The Fringe Fest is staging Hnath’s “A Doll’s House, Part 2” on Saturday and Monday night at the Black Box Theatre. The play imagines what would happen if Nora, who leaves her husband and children at the end of Henrik Ibsen’s 1879 work “A Doll’s House,” returned home years later. In between the shows, on Sunday, the playwright will discuss his process and his inspiration for the play in a presentation that will include readings from Ibsen’s play and from Hnath’s audacious sequel.



In July, Fringe Fest will produce Hnath’s “The Christians” — about a megachurch pastor — at the Aspen Chapel, with Crossroads Church pastor (and sometime actor) Dan Bosko playing the lead.

After his time at the Fringe Fest this weekend, Hnath will head to the Steamboat Springs to workshop an in-progress piece, “The Thin Place,” with director Les Waters at the Colorado New Play Festival (June 10 to 16).




In advance of Hnath’s visit, the playwright spoke to Aspen Times arts editor Andrew Travers in a phone interview from New York.

Aspen Times: “A Doll’s House, Part 2” premiered last year on Broadway just after the national women’s marches and closed just before the #MeToo movement took off. As you were writing it, and revisiting Ibsen’s play, did you have some sense of the historical reckoning that was coming?

Lucas Hnath: I always have a hard time thinking about a play in the context of the time that it’s happening — I’m very good at it with other people’s plays, but not with my own. I may have some kind of mental firewall around my doing so. It’s like being on a tightrope and looking down at the ground. One thing I thought about with the play and writing it was simply, “What were the problems that Ibsen was trying to address in his time?” and thinking about how so many of the problems he was trying to address have not evolved from where they were 100 years ago. So I don’t know. I think it has more to do with how things that were progressive and revolutionary 100 years ago still are progressive and revolutionary. That’s remarkable.

AT: The story I’ve heard is that you wrote down the title ‘A Doll’s House, Part 2,’ laughed about how absurd it was, and then got to work.
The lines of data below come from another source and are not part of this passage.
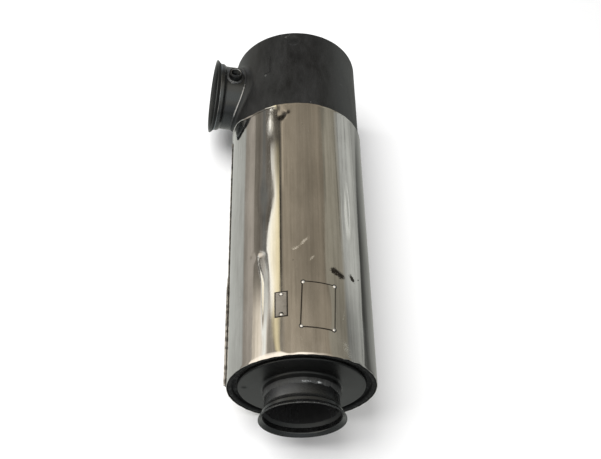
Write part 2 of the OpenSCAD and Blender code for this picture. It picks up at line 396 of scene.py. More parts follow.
def polished_steel(name, dirty_edges=()):
    """Mirror-polished stainless sheet: axial streaks, milky haze, scuffs, and where marked burnt stains and
    painted shade, with a line of painted shade round the edge of each plate given.
    """
    m = Surface(name, Metallic=1.0)
    even, along = m.place(EVEN), m.place(ALONG_BODY)
    streak = m.noise(along, 210, 6, 0.7)
    haze = m.noise(m.place(LONGER), 26, 6, 0.65)
    tone = m.plus(m.times(streak, 0.25), m.times(m.noise(along, 34), 0.25))
    tone = m.plus(tone, m.times(haze, 0.50))
    colour = m.mix(m.spread(tone, 0.38, 0.62), STEEL_DULL, STEEL_BRIGHT)
    stain = m.minus(m.plus(m.mask("stain"), m.noise(even, 330, 6, 0.8)), 1)
    stain = m.spread(stain, 0, 0.10)
    for plate in dirty_edges:
        stain = m.maths("MAXIMUM", stain, dirt_round(m, plate))
    scuff = m.spread(m.minus(m.plus(m.mask("scuff"), m.noise(even, 700, 2)), 1), 0, 0.3)
    colour = m.mix(stain, m.mix(scuff, colour, SCUFFED), BURNT)
    roughness = m.plus(m.spread(streak, 0.35, 0.7, 0.03, 0.08), m.spread(haze, 0.45, 0.75, 0, 0.10))
    roughness = m.plus(m.plus(roughness, m.times(stain, 0.4)), m.times(scuff, 0.35))
    wave = m.bump(m.noise(along, 42, 3), 0.10, 0.002)
    return m.finish(Base_Color=colour, Roughness=roughness, Normal=m.bump(streak, 0.04, 0.0006, wave))


def bare_steel(name, light, dark, rough, metallic=0.9):
    """Plain steel with haze and a fine grain, and a dark tone where marked: soot and dirt, and painted shade
    along crevices.
    """
    m = Surface(name, Metallic=metallic)
    where = m.place(EVEN)
    cloud = m.noise(where, 40, 6, 0.65)
    colour = m.mix(m.mask("stain"), m.mix(m.spread(cloud, 0.35, 0.65), dark, light), SOOT)
    return m.finish(Base_Color=colour, Roughness=m.spread(cloud, 0.3, 0.7, *rough),
                    Normal=m.bump(m.noise(where, 600, 3), 0.15, 0.0003))


def fibre(name, light, dark):
    """Needled mineral fibre."""
    m = Surface(name, Roughness=0.95, Sheen_Weight=0.3)
    strands = m.noise(m.place(ROUND_BODY), 300, 6, 0.75)
    return m.finish(Base_Color=m.mix(m.spread(strands, 0.35, 0.65), dark, light),
                    Normal=m.bump(strands, 0.8, 0.001))


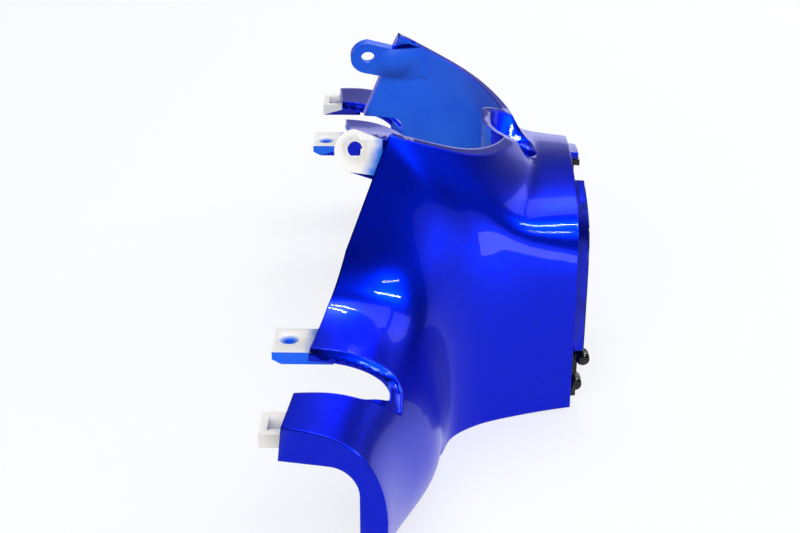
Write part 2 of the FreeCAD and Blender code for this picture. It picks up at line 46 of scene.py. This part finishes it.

Is that how it went or was it more complicated than that?

LH: That’s basically it. I thought the title was funny and found it audacious. So that was enough to get started. A lot of the plays I work on start that way and then don’t make it much further than the title.

The next stage in the process was re-reading “A Doll’s House.” The exercise I did was that I found a really bad free translation from some website — a lilac-colored website with a cheesy font — and I cut-and-pasted it into a document and then went through and tried to write the play in my own words. That was the real Launchpad for the play, because by the time I worked my way through it was struck by the debate that begins at the end of the play and how that debate has just started.
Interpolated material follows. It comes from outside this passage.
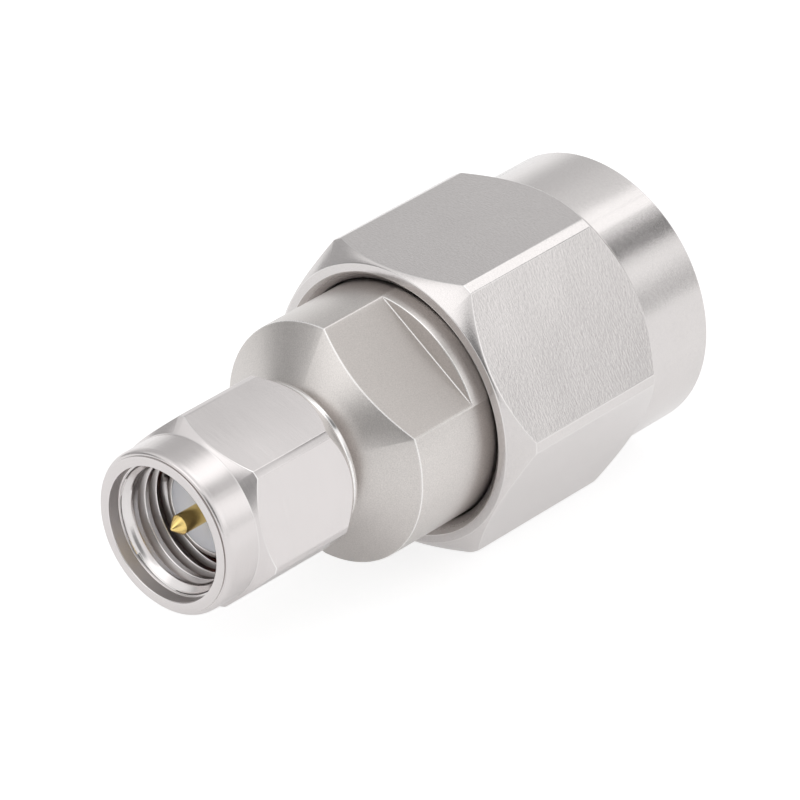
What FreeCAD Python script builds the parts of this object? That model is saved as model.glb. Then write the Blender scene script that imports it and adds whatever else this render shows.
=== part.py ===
import FreeCAD, Part
import math
import os

os.makedirs("parts", exist_ok=True)

# Straight coaxial adapter with an SMA plug at one end and a TNC plug at the other.
# Millimetres. X runs along the axis from the mouth of the SMA nut, Z is up.
# All diameters are finished sizes. Thread forms are left to the visual model:
# each nut is bored to its thread's minor diameter, and its mouth to the major one.

# Fits
running_gap = 0.06        # radial, each coupling nut on its barrel
press_gap = 0.01          # radial, pieces pressed or screwed into each other for good
nut_float = 0.2           # axial play of each nut against its retaining ring
ring_slack = 0.05         # axial play of a retaining ring in the body's groove
ring_room = 0.4           # radial room in a nut's undercut for the ring to spread in assembly

# SMA coupling nut
sma_nut_flats = 8.0
sma_nut_corners = 9.04
sma_nut_length = 8.35
sma_collar_diameter = 7.8
sma_collar_length = 1.94
sma_face_diameter = 7.48
sma_face_bevel = 0.4
sma_tail_diameter = 7.4
sma_front_cone = 47.5     # degrees between a hexagon chamfer and the axis
sma_tail_cone = 33.0
sma_nut_clocking = -17.9  # degrees from Z to a flat, turning towards +Y
sma_thread_major = 6.4
sma_thread_minor = 5.6
sma_mouth_depth = 0.66
sma_lead_in = 0.34
sma_thread_length = 2.3

# SMA interface of the body
sma_recess = 2.75         # the reference plane lies this far inside the nut's mouth
sma_nose_diameter = 4.6
sma_nose_length = 1.9
sma_barrel_diameter = 5.3
sma_shoulder_width = 0.65
sma_dielectric_diameter = 4.1
sma_gasket_diameter = 5.8
sma_gasket_thickness = 0.55
sma_ring_groove_diameter = 4.66
sma_ring_diameter = 5.9
sma_ring_thickness = 0.5

# SMA centre contact
sma_pin_diameter = 0.92
sma_pin_projection = 2.15
sma_pin_taper = 0.48
sma_pin_tip_diameter = 0.12
sma_shoulder_depth = 0.15
sma_conductor_diameter = 1.27
sma_stem_diameter = 0.8
sma_stem_length = 2.0

# Body
flare_gap = 0.2           # between the SMA nut's tail and the flare, along the barrel
flare_angle = 59.5        # degrees between the flare and the axis
neck_fillet = 0.7
body_diameter = 11.54
body_length = 6.0
wrench_flats = 9.62
wrench_flat_length = 3.8
wrench_clocking = -35.7
shell_socket_depth = 4.8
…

There’s a degree to which (her husband) Torvald’s response is a bit dumb. And if he had more time to think it through and craft a finer argument, what would Nora say? And then what would happen? And that seemed to be a reason to write the play.

AT: I was looking at the script with the actors here at Fringe Fest. They appreciated the idiosyncratic way you laid out dialogue on the page, with odd line breaks in the style of poetry and ellipses to indicate a character’s silent response. What do you hope the unique style and formatting does to the performances?

LH: The original manuscript actually has a more eccentric layout — not only are there line breaks but there are monologues where the words are spread all over the page like an Anne Carson or Marianne Moore poem.

There are a couple dumb reasons why I do the line breaks. I like how it moves the eye on the page, for one. And it’s not meant to communicate a pause or stop at the line break. But it does become a way for me to change some of the phrasing. I know from doing a lot of cold readings with actors that there are ways to trick — this is not the best way to put it — to trick them or help the actors to get into the rhythm I want them to speak in. Experimenting with how a line breaks can coax out of the actor a particular cadence or speed of delivery.

AT: Next month Fringe Fest is also staging “The Christians” and they’re doing it in a church with a local pastor playing the lead. What do you think that kind of experience will do to the play?

LH: Wow, I didn’t know they were doing it in a church with a pastor — that’s exciting. I am very fond of the idea of doing that play in an actual church. … That’s the ideal setting for it.

AT: What can you say about the new play that you’re bringing to Steamboat?

LH: I’m in the middle of writing a horror play about psychics. That’s what I’m completely immersed in at the moment. I’ll be working on that with Les Waters in Steamboat just after Aspen.